After gaining an education at Lowood, at the age of eighteen Jane decides to become a governess. She advertises her services and receives a reply from an Alice Fairfax of Thornfield Hall. Here she is the governess to a young French girl named Adele, who's dialogue will make you endlessly grateful that Google translate exists. She also meets the stern-looking Mr Rochester, who appears rude and abrupt at first, but as Jane gets to know him better she begins to grow fond of him, to say the least.

But Jane Eyre is not simply a love story. No, no, within the grand house Jane grows accustomed to hearing deranged laughter emanating from the attic, supposedly from a servant named Grace Poole. This is thrown into question when peculiar events begin to occur...

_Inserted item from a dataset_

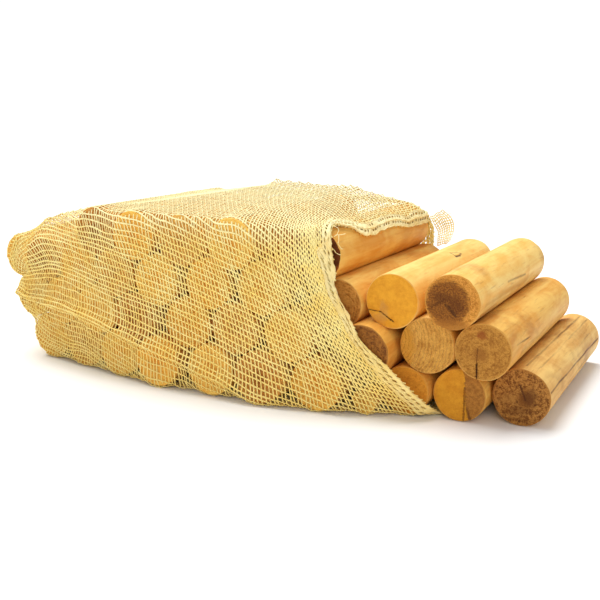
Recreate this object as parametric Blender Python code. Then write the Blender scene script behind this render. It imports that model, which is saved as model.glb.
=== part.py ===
"""A net bag of peeled round logs, lying on its side with its mouth open at one end.

The logs lie across the bag, all along Y, in four rows: each log of an upper row rests in the
valley between two logs of the row below it. X runs along the bag, with the closed end at -X
and the mouth at +X, where the last logs have come out of the bag. +Z is up, and the origin is
under the middle of the whole object.
"""

import math

import bmesh
import bpy

# Logs, metres
LOG_LENGTH = 0.250
LOG_SIDES = 20
LOG_GAP = 0.0006  # between logs that lie against each other
OUT_OF_ROUND = 0.012  # how much flatter a log is one way than the other, as a share
FLAT_SIDES = math.pi  # the turn of a log that is flatter from side to side, as on the floor
TAPER = 0.025  # how much thinner the thin end may be, as a share
FIRST_LOG_X = 0.2967  # the axis of the log furthest from the closed end

# Radius of each log, millimetres, from the mouth towards the closed end
ROW_1 = (27.7, 25.9, 24.0, 26.8, 27.2, 26.6, 27.4, 26.4, 27.8, 26.2)
ROW_2 = (26.5, 26.3, 27.2, 25.6, 26.0, 27.0, 25.2, 26.4, 26.2, 24.8)
ROW_3 = (25.6, 26.0, 24.2, 26.6, 25.6, 26.4, 25.2, 26.0, 25.4, 24.6)
ROW_4 = (26.8, 25.0, 25.8, 25.0, 25.6)

# Room between a log of row 1 and the one before it, millimetres
ROOM_1 = (0.0, 0.0, 0.4, 28.5, 4.0, 3.0, 11.0, 4.0, 5.0, 5.0)
STICK_RADIUS = 12.0  # a thin stick lies in the widest of those rooms
STICK_BESIDE = 2

# How far the front end of each log lies behind the front line, millimetres
BACK_1 = (3, 10, 17, 4, 2, 6, 3, 9, 12, 10)
BACK_2 = (-10, 10, 5, 5, 10, 14, 4, 2, 7, 3)
BACK_3 = (-8, 19, 27, 8, 9, 6, 3, 8, 2, 6)
BACK_4 = (30, 6, 9, 3, 8)
STICK_BACK = 9

# The first logs of each row lie outside the bag
LOGS_OUTSIDE = {1: 2, 2: 2, 3: 2, 4: 0}
# The valley of the row below in which each upper row begins
FIRST_VALLEY = {2: 0, 3: 0, 4: 2}

# Front line, metres: the logs' front ends lie along a shallow curve, seen from above
FRONT_Y = -0.1593
FRONT_MIDDLE_X = 0.0
FRONT_BEND_LEFT = 0.55  # metres of set-back per square metre, towards the closed end
FRONT_BEND_RIGHT = 0.72  # the same, towards the mouth

# Net bag, metres
NET_CLEARANCE = 0.0006  # from the logs to the net
NET_THICKNESS = 0.0012
BAG_LIFT = NET_CLEARANCE + NET_THICKNESS  # the logs in the bag lie on the net
HEM_WIDTH = 0.012
SEAM_GAP = 0.0004

# The loose net above the last bagged logs stands up in a fold: its ridge, x, y and z in metres
FOLD_RIDGE = ((-0.032, 0.046, 0.203), (0.060, 0.046, 0.199))

# Edge of the mouth seen from the front, x and z in metres, from above the bag to below it
MOUTH_EDGE = ((0.128, 0.300), (0.128, 0.120), (0.221, 0.010), (0.229, -0.060))
PAST_THE_BAG = 0.60

LOG_COLOURS = (
    (0.74, 0.47, 0.17),
    (0.80, 0.55, 0.24),
    (0.68, 0.42, 0.15),
    (0.77, 0.50, 0.21),
)
NET_COLOUR = (0.90, 0.76, 0.38)
HEM_COLOUR = (0.93, 0.86, 0.60)


def material(name, colour, roughness):
    """A plain Principled material."""
    made = bpy.data.materials.new(name)
    made.use_nodes = True
    surface = made.node_tree.nodes["Principled BSDF"]
    surface.inputs["Base Color"].default_value = (*colour, 1.0)
    surface.inputs["Roughness"].default_value = roughness
    surface.inputs["Metallic"].default_value = 0.0
    return made


def add_object(name, mesh, surface):
    """Put a mesh into the scene under its name, with its material."""
    made = bpy.data.objects.new(name, mesh)
    mesh.materials.append(surface)
    bpy.context.scene.collection.objects.link(made)
    return made


def beside(previous, radius, lift, room=0.0):
    """The circle (x, z, radius) that lies on a surface at that lift, left of the previous one."""
    x, z, previous_radius = previous
    new_z = lift + radius
    reach = previous_radius + radius + LOG_GAP
    return x - math.sqrt(reach**2 - (new_z - z) ** 2) - room, new_z, radius


def resting(left, right, radius):
    """The circle that touches two others, on the left-hand side on the way from left to right."""
    to_left = left[2] + radius + LOG_GAP
    to_right = right[2] + radius + LOG_GAP
    across, up = right[0] - left[0], right[1] - left[1]
    apart = math.hypot(across, up)
    along = (to_left**2 - to_right**2 + apart**2) / (2 * apart)
    off = math.sqrt(max(to_left**2 - along**2, 0.0))
    return (
        left[0] + (across * along - up * off) / apart,
        left[1] + (up * along + across * off) / apart,
        radius,
    )


def clear_of(circle, other):
    """Whether a circle keeps its gap to another one."""
    apart = math.hypot(circle[0] - other[0], circle[1] - other[1])
    return apart >= circle[2] + other[2] + 0.9 * LOG_GAP


def floor_row():
    """The circles of row 1, from the mouth to the closed end."""
    radii = [radius / 1000 for radius in ROW_1]
    circles = [(FIRST_LOG_X, radii[0], radii[0])]
    for number, radius in enumerate(radii[1:], 1):
        lift = 0.0 if number < LOGS_OUTSIDE[1] else BAG_LIFT
        circles.append(beside(circles[-1], radius, lift, ROOM_1[number] / 1000))
    return circles


def upper_row(row, radii_mm, below):
    """The circles of a row on the one below: each lies in its valley, or rides up on its neighbour
    where the valley is too tight, and the last may lean out over the end of the row below."""
    circles = []
    for number, radius_mm in enumerate(radii_mm):
        left = below[min(FIRST_VALLEY[row] + number + 1, len(below) - 1)]
        right = below[FIRST_VALLEY[row] + number]
        circle = resting(left, right, radius_mm / 1000) if left is not right else None
        if circle is None or (circles and not clear_of(circle, circles[-1])):
            circle = resting(left, circles[-1], radius_mm / 1000)
        circles.append(circle)
    return circles


def front_line(x):
    """How far forward the logs' ends lie at this place along the bag."""
    bend = FRONT_BEND_RIGHT if x > FRONT_MIDDLE_X else FRONT_BEND_LEFT
    return FRONT_Y + bend * (x - FRONT_MIDDLE_X) ** 2


def log_record(name, circle, back_mm, turn, bagged):
    """One log: its circle, where its front end lies, and how its flat sides are turned."""
    x, z, radius = circle
    front = front_line(x) + back_mm / 1000
    return {
        "name": name,
        "x": x,
        "z": z,
        "radius": radius,
        "front": front,
        "turn": turn,
        "bagged": bagged,
    }


def stack():
    """Every log of the pile."""
    rows = {1: floor_row()}
    for row, radii_mm in ((2, ROW_2), (3, ROW_3), (4, ROW_4)):
        rows[row] = upper_row(row, radii_mm, rows[row - 1])
    set_back = {1: BACK_1, 2: BACK_2, 3: BACK_3, 4: BACK_4}
    logs = []
    for row, circles in rows.items():
        for number, circle in enumerate(circles):
            name = f"log_row{row}_{number + 1:02d}"
            bagged = number >= LOGS_OUTSIDE[row]
            turn = FLAT_SIDES if row == 1 else 1.3 * row + 2.1 * number
            logs.append(log_record(name, circle, set_back[row][number], turn, bagged))
    stick = beside(rows[1][STICK_BESIDE], STICK_RADIUS / 1000, BAG_LIFT)
    logs.append(log_record("thin_stick", stick, STICK_BACK, FLAT_SIDES, True))
    return logs


def ring(log, y, share, margin=0.0):
    """The corners of one cross-section of a log, with its radius scaled and then widened."""
    corners = []
    for side in range(LOG_SIDES):
        angle = 2 * math.pi * side / LOG_SIDES
        flat = OUT_OF_ROUND / 2 * (1 - math.cos(2 * angle + log["turn"]))
        radius = log["radius"] * share * (1 - flat) + margin
        corners.append(
            (log["x"] + radius * math.cos(angle), y, log["z"] + radius * math.sin(angle))
        )
    return corners


def log_solid(log, surface):
    """One log: three cross-sections joined by sides, with a flat cut at each end."""
    shape = bmesh.new()
    thin_end = 1 - TAPER / 2 * (1 + math.sin(3 * log["turn"]))
    steps = ((0.0, 1.0), (0.5, (1 + thin_end) / 2), (1.0, thin_end))
    rings = []
    for along, share in steps:
        corners = ring(log, log["front"] + along * LOG_LENGTH, share)
        rings.append([shape.verts.new(corner) for corner in corners])
    for near, far in zip(rings, rings[1:]):
        for side in range(LOG_SIDES):
            after = (side + 1) % LOG_SIDES
            shape.faces.new((near[side], far[side], far[after], near[after]))
    shape.faces.new(rings[0])
    shape.faces.new(reversed(rings[-1]))
    bmesh.ops.recalc_face_normals(shape, faces=shape.faces)
    mesh = bpy.data.meshes.new(log["name"])
    shape.to_mesh(mesh)
    shape.free()
    mesh.shade_smooth()
    mesh.set_sharp_from_angle(angle=math.radians(40))
    return add_object(log["name"], mesh, surface)


def taut_hull(name, logs, margin):
    """The tightest closed skin round the bagged logs and the fold, that far from the logs."""
    shape = bmesh.new()
    for log in logs:
        for y in (log["front"] - margin, log["front"] + LOG_LENGTH + margin):
            for corner in ring(log, y, 1.0, margin):
                shape.verts.new(corner)
    for x, y, z in FOLD_RIDGE:
        shape.verts.new((x, y, z - BAG_LIFT + margin))
    hull = bmesh.ops.convex_hull(shape, input=shape.verts)
    unused = set(hull["geom_interior"]) | set(hull["geom_unused"])
    loose = [item for item in unused if isinstance(item, bmesh.types.BMVert)]
    bmesh.ops.delete(shape, geom=loose, context="VERTS")
    bmesh.ops.recalc_face_normals(shape, faces=shape.faces)
    mesh = bpy.data.meshes.new(name)
    shape.to_mesh(mesh)
    shape.free()
    return mesh


def prism(name, outline):
    """A cutter: an outline in X and Z, carried along Y past both sides of the bag."""
    shape = bmesh.new()
    near = [shape.verts.new((x, -PAST_THE_BAG, z)) for x, z in outline]
    face = shape.faces.new(near)
    carried = bmesh.ops.extrude_face_region(shape, geom=[face])["geom"]
    far = [item for item in carried if isinstance(item, bmesh.types.BMVert)]
    bmesh.ops.translate(shape, verts=far, vec=(0, 2 * PAST_THE_BAG, 0))
    bmesh.ops.recalc_face_normals(shape, faces=shape.faces)
    mesh = bpy.data.meshes.new(name)
    shape.to_mesh(mesh)
    shape.free()
    return cutter(name, mesh)


def cutter(name, mesh):
    """An object that only cuts others."""
    made = bpy.data.objects.new(name, mesh)
    bpy.context.scene.collection.objects.link(made)
    made.hide_render = True
    made.display_type = "WIRE"
    return made


def cut(target, tool, operation):
    """Add an exact Boolean to an object."""
    modifier = target.modifiers.new(tool.name, "BOOLEAN")
    modifier.operation = operation
    modifier.solver = "EXACT"
    modifier.object = tool


def edge_moved(distance):
    """The edge of the mouth, moved that far towards the closed end."""
    return [(x - distance, z) for x, z in MOUTH_EDGE]


def bag(logs):
    """The net bag up to its hem, and the hem as the folded band round the mouth."""
    bagged = [log for log in logs if log["bagged"]]
    inside = cutter("inside_of_bag", taut_hull("inside_of_bag", bagged, NET_CLEARANCE))
    net = add_object(
        "net_bag",
        taut_hull("net_bag", bagged, BAG_LIFT),
        material("net", NET_COLOUR, 0.75),
    )
    hem = add_object(
        "mouth_hem",
        taut_hull("mouth_hem", bagged, BAG_LIFT),
        material("hem", HEM_COLOUR, 0.75),
    )
    top, bottom = MOUTH_EDGE[0][1], MOUTH_EDGE[-1][1]
    far_side = [(PAST_THE_BAG, bottom), (PAST_THE_BAG, top)]
    past_net = prism("past_the_net", edge_moved(HEM_WIDTH + SEAM_GAP) + far_side)
    band = prism("hem_band", edge_moved(0.0) + edge_moved(HEM_WIDTH)[::-1])
    cut(net, inside, "DIFFERENCE")
    cut(net, past_net, "DIFFERENCE")
    cut(hem, inside, "DIFFERENCE")
    cut(hem, band, "INTERSECT")


def main():
    for old in list(bpy.data.objects):
        bpy.data.objects.remove(old, do_unlink=True)
    logs = stack()
    for number, log in enumerate(logs):
        colour = LOG_COLOURS[number % len(LOG_COLOURS)]
        log_solid(log, material(f"{log['name']}_wood", colour, 0.62))
    bag(logs)


main()
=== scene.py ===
"""A net bag of round firewood logs lying on its side, with ten logs showing at its open mouth."""

import bpy
import numpy as np
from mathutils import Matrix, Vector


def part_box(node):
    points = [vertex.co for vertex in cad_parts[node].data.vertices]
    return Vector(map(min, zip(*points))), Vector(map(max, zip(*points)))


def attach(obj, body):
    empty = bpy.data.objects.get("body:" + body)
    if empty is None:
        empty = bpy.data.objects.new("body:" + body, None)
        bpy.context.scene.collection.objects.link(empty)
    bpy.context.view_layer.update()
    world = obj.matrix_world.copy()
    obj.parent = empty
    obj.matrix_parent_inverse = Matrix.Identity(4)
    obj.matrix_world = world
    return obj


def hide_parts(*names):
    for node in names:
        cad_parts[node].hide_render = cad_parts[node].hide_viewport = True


TURN = 6.283  # a whole turn, radians

# Camera, metres and degrees
CAMERA_PLACE = (0.4817, -0.8863, 0.293)
CAMERA_DOWN = 12.38
CAMERA_LEFT = 27.56
LENS_MM = 54.0
SENSOR_MM = 36.0

# Light: strength of the white room as it lights the bag, and as it is seen behind it
ROOM_LIGHT = 0.42
ROOM_SEEN = 1.05

# Logs, metres
LOG_ROUND_POINTS = 112
LOG_HIDDEN_ROUND_POINTS = 64
FACE_RINGS = 26
SIDE_RINGS = 40
RIM_ROUNDING = 0.0011
OUT_OF_ROUND = 0.008
BEND = 0.0003
END_SHARE = 0.02  # share of a log's length that belongs to an end
SNUG = 0.0006  # logs above the floor are this much thicker, so that no light shows between them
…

This is an incredibly successful book, and for good reason. It encapsulates a wide range of themes including love, morality, disaster and the Gothic and in my opinion, deserves all of its critical acclaim. One thing I think makes this novel so successful is that Jane Eyre is a very likeable character. She is intelligent, moral and strives to be independent despite it not being the norm in her historical backdrop. And, as aforementioned, she is beloved for her insistence of standing up for injustice. Jane is repeatedly referred to as 'plain' throughout the novel, suggesting women have always suffered from being valued on their appearance on first impressions. Also, Bronte's feminist views are shown through the many progressive opinions her main character holds: "Women are supposed to be very calm generally: but women feel just as men feel..." 

Overall, Jane Eyre is a thoroughly enjoyable read laced with symbolism and powerful social criticisms. Bronte's writing is both descriptive and captivating and this novel is a pure source of escapism. If you are wanting to delve into Victorian literature, start with reading this book - it will give you a desire to devour everything with the Bronte name on it.